Officials have argued that their parents didn't follow the proper procedures in converting to Christianity, and so the children are considered Hindus under the law.

"For changing to another religion, one needs to submit a written application to the district collector and only after the stipulated process, a person can change religious identity, which didn't happen in the case of any of the parents claiming to be Christians," police superintendent Krishnaveni Desavatu said.

"This is why, the children and their parents will be officially treated as Hindu tribals and not Christians," he added.

Christians, who are a rising but still distinct minority in India, have faced a number of radical Hindu attacks in villages across the country in recent years, with Indians converting to Christianity facing great controversy and hostility for their decision.

Paul Robinson, the chief executive of Release International, said earlier in May that hardliners are also attempting to punish Christians and pressure them to abandon their faith.

"In states across India, militants have threatened and killed church workers," Robinson said at the time.

"Extremists have tried to force Christians to renounce their faith and convert to Hinduism. And they have bombed, torched, vandalized and demolished churches," he added.

Strict anti-conversion laws in five states have additionally made it much harder for people to share their Christian faith, as missionary or evangelistic activities are being met with suspicion by nationalists.

"It's based on the idea that conversion by force should be made illegal. I think everyone would agree that conversion by force would be useless," Andrew Boyd of Release International added.

"But actually, if you preach about Heaven then it's considered to be bribery; if you speak about Hell then it's considered to be a threat. If you offer any kind of Christian charity then it's regarded also as bribery."

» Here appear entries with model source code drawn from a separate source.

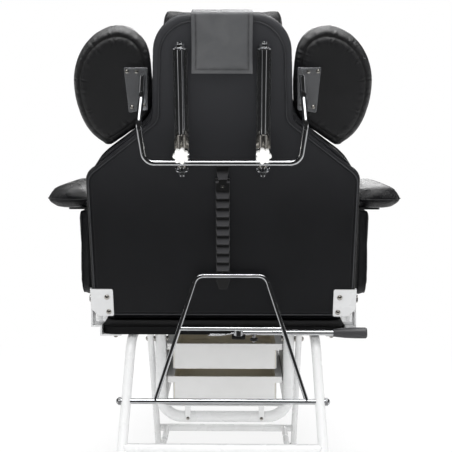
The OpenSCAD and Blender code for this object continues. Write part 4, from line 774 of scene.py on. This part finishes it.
# ---- Armrests
# A panel of board and thin foam beside the seat, and an almond-shaped pad with a sharp sewn edge
# that is bolted to a chromed plate. Left and right are mirrored.
def mirror(bm):
    for v in bm.verts:
        v.co.x = -v.co.x
    bmesh.ops.reverse_faces(bm, faces=bm.faces)


def turned_over(line):
    return line * np.array([-1.0, 1.0, 1.0])


ARM_GLUED, PANEL_SEAM_IN, ARM_WELT = 0.002, 0.006, 0.0016
PAD_SEAM, SHARP = 0.40, 0.026  # the seam's share of the pad's height; how far in the covers close to it
inner, outer = (corner.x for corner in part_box("arm_panel_right"))
panel = plump("arm_panel_cover_right", "arm_panel_right", voxel=0.005, take_in=0.0015, cap=0.004,
              glued_where=lambda p: p[:, 0] < inner + ARM_GLUED)
panel_seam = cut_line(panel, (outer - PANEL_SEAM_IN, 0, 0), (1, 0, 0))
sew(panel, panel_seam, depth=0.001, width=0.003, pucker=0.0005, spacing=0.014, reach=0.01)
pad_low, pad_high = (corner.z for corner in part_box("arm_pad_right"))
pad = plump("arm_pad_cover_right", "arm_pad_right", voxel=0.0032, take_in=0.0, cap=0.0015,
            glued_where=lambda p: p[:, 2] < pad_low + ARM_GLUED)
seam_z = pad_low + PAD_SEAM * (pad_high - pad_low)
arm_seam = cut_line(pad, (0, 0, seam_z), UP)
points = points_of(pad)
_, beside = nearest_on(arm_seam, points)
points[:, 2] = seam_z + (points[:, 2] - seam_z) * np.sqrt(np.clip(beside / SHARP, 0.0, 1.0))
put_points(pad, points)
sew(pad, arm_seam, depth=0.0008, width=0.003, pucker=0.0007, spacing=0.013, reach=0.012)
arm_vinyl = vinyl("arm_vinyl", (0.0055, 0.0056, 0.0066, 1), (0.0085, 0.0087, 0.0100, 1), 0.26, 0.5,
                  seam_dark=0.6)
for side, body in (("right", "armrest_right"), ("left", "armrest_left")):
    if side == "left":
        pad = reworked("arm_pad_cover_left", pad.data, mirror)
        panel = reworked("arm_panel_cover_left", panel.data, mirror)
        arm_seam, panel_seam = turned_over(arm_seam), turned_over(panel_seam)
    finish_padded(pad, arm_vinyl, body, "arm_pad_" + side)
    finish_padded(panel, black_vinyl, body, "arm_panel_" + side)
    welt("arm_pad_welt_" + side, arm_seam, ARM_WELT, body)
    welt("arm_panel_welt_" + side, panel_seam, ARM_WELT, body)


# ---- Back
# A waisted board wrapped in vinyl, its rear panel sewn in with a thin welt. The foam in front of
# it is cut fuller at the shoulders, bulges past the board's edge there, and has two channels.
HINGE_AT = Vector((0, -0.295407, 0.573))
HINGE_INSET, HINGE_RISE = 0.046, 0.026


def on_back(across, out, rise):
    """A place on the back: sideways, forward of its rear face, up from its lower edge."""
    y, z = out - HINGE_INSET, rise - HINGE_RISE
    return np.stack(np.broadcast_arrays(
        across, HINGE_AT.y + y * math.cos(LEAN) - z * math.sin(LEAN),
        HINGE_AT.z + y * math.sin(LEAN) + z * math.cos(LEAN)), axis=-1)


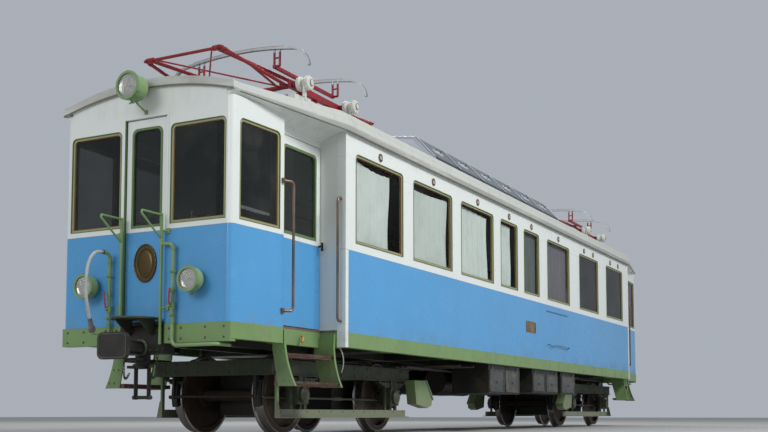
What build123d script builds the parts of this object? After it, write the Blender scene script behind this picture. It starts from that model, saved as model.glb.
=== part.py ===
from build123d import *
from math import asin, cos, degrees, pi, radians, sin, sqrt, tan
import os

os.makedirs("parts", exist_ok=True)

# Vintage narrow-gauge electric railcar, in millimetres.
# +Y runs along the car from the front cab to the rear cab, +X is the side with the
# visible entrance steps, +Z is up and z = 0 lies under the wheel flanges.

# Driving dimensions of the body
body_length = 14480       # over the two end walls
entry_width = 816         # recess between a cab side panel and the saloon
body_width = 2600         # over the saloon side walls
end_width = 2040          # over the corners of an end wall
cab_panel_depth = 794     # end wall to the front edge of the entry door
cab_panel_half = 1069     # half width over the cab side panels at that edge
door_plane = 990          # half width over the recessed entry doors
wall = 45                 # thickness of walls and doors
fit = 0.3                 # gap where one fixed piece is seated on another
running = 8               # gap round a moving leaf

# Heights above the flange bottoms
frame_bottom_z = 921
body_bottom_z = 1076      # top of the solebars, bottom of the painted panels
floor_top_z = 1100
belt_z = 1942             # top of the blue on the sides
window_sill_z = 2030
window_head_z = 2993
eave_z = 3188             # underside of the side eaves
door_head_z = 3020
gangway_head_z = 3090

# Wheels and bogies
gauge = 950
tread_radius = 410
flange_depth = 27
wheel_width = 120
flange_width = 30
axle_radius = 65
journal_radius = 50
journal_clearance = 0.05
bogie_spread = 9200       # between the two bogie centres
wheelbase = 2100          # within one bogie
side_frame_x = 735        # centre plane of a bogie side frame

# Side windows from the saloon's front end: post before the window, its kind, and what
# hangs behind the glass
side_windows = [
    (217, "wide", "curtain"),
    (272, "wide", "curtain"),
    (286, "wide", "curtain"),
    (279, "narrow", "curtain"),
    (271, "narrow", "blind"),
    (389, "wide", "blind"),
    (560, "wide", "bare"),
    (532, "wide", "bare"),
]
last_post = 428           # between the last window and the saloon's rear end
narrow_window = 668
window_corner = 55
corner_post = 68          # front face of a rounded corner post
door_post = 43            # between the gangway doorway and an end window
window_seam = 2           # between an end window and the corner post
gangway_half = 257        # half width of the gangway doorway
cab_window_margins = (110, 60)
saloon_post = (100, 60)   # width and length of the saloon's corner posts
glass = 6
frame_bar = 28            # width of a window frame's bar
frame_depth = 30

# Names worked out from the driving dimensions
half_length = body_length / 2
saloon_length = body_length - 2 * (cab_panel_depth + entry_width)
half_saloon = saloon_length / 2
half_width = body_width / 2
half_end = end_width / 2
panel_end_y = -half_length + cab_panel_depth
axle_z = tread_radius + flange_depth
bogie_y = -bogie_spread / 2
window_height = window_head_z - window_sill_z
window_mid_z = (window_head_z + window_sill_z) / 2
panel_run = sqrt(cab_panel_depth**2 + (cab_panel_half - half_end) ** 2)
cab_window = panel_run - sum(cab_window_margins)
post_x = half_end - corner_post
end_window = post_x - window_seam - gangway_half - door_post
end_window_x = post_x - window_seam - end_window / 2
kinds = [kind for _, kind, _ in side_windows]
glazed = saloon_length - last_post - sum(post for post, _, _ in side_windows)
wide_window = (glazed - narrow_window * kinds.count("narrow")) / kinds.count("wide")
post_inner = half_width - saloon_post[0] - fit
post_back = -half_saloon + saloon_post[1] + fit


def save(part, name):
    """Labels a finished piece and writes it as one STEP file."""
    part.label = name
    export_step(part, f"parts/{name}.step")


def block(x, y, z, mode=Mode.ADD):
    """A box between two x values, two y values and two z values."""
    middle = ((x[0] + x[1]) / 2, (y[0] + y[1]) / 2, (z[0] + z[1]) / 2)
    with Locations(middle):
        Box(x[1] - x[0], y[1] - y[0], z[1] - z[0], mode=mode)


def rod(start, end, radius, mode=Mode.ADD):
    """A round bar between two points."""
    axis = Vector(*end) - Vector(*start)
    with Locations(Plane(origin=start, z_dir=axis)):
        Cylinder(radius, axis.length, align=(Align.CENTER, Align.CENTER, Align.MIN), mode=mode)


def window_shape(width, height, corner):
    """Outline with square bottom corners and rounded top corners, centred."""
    with BuildSketch(mode=Mode.PRIVATE) as outline:
        Rectangle(width, height)
        fillet(outline.vertices().group_by(Axis.Y)[-1], corner)
    return outline.sketch


def frame_shape(width, height, corner):
    """Outline of a window frame's bars, seated in an opening of the given size."""
    with BuildSketch(mode=Mode.PRIVATE) as bars:
        add(window_shape(width - 2 * fit, height - 2 * fit, corner - fit))
        add(
            window_shape(width - 2 * frame_bar, height - 2 * frame_bar, corner - frame_bar / 2),
            mode=Mode.SUBTRACT,
        )
    return bars.sketch


def pane_shape(width, height, corner):
    """Outline of the pane inside such a frame."""
    inset = 2 * (frame_bar + fit)
    return window_shape(width - inset, height - inset, corner - frame_bar / 2 - fit)


def side_window_places():
    """Middle (y, z) of each side window, with its width and covering."""
    places = []
    y = -half_saloon
    for post, kind, covering in side_windows:
        width = wide_window if kind == "wide" else narrow_window
        y += post + width
        places.append(((y - width / 2, window_mid_z), width, covering))
    return places


# Roof cross-section: half width, eave underside, top of the eave band, haunch x and z,
# crown, and crown of the underside
main_section = (1330, eave_z, 3285, 1240, 3410, 3610, 3540)
end_section = (1045, 3228, 3275, 1000, 3312, 3462, 3372)
eave_lip = 75             # width of the eave's underside
lip_rise = 14             # height of the lip inside the eave
end_overhang = 30
end_band = 110            # length of the straight band over an end wall


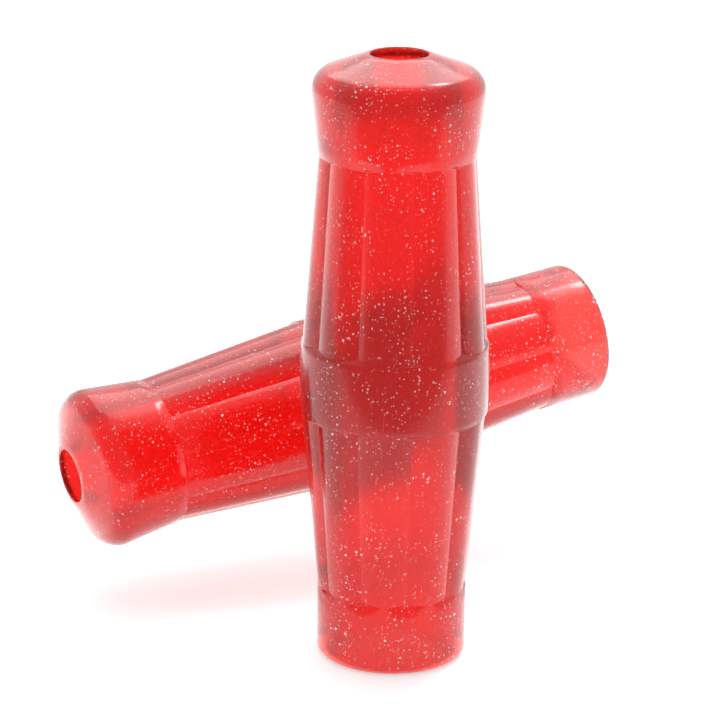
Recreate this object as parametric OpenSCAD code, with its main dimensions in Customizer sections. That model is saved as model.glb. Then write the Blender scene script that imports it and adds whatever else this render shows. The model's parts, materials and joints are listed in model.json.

A number of Christians in tribal villages reported in April that they were being punished for  attending church, and some were forced to convert back to Hinduism.

"They can stop me from going to church but they cannot take Jesus from my heart. I will find ways and secretly come to church," one man named Shivaram Tekam told a local pastor.

International Christian Concern, a persecution watchdog group, said that as many as 15 Christian families were forced to reconvert to Hinduism by elders in the Junwani village of Chhattisgarh.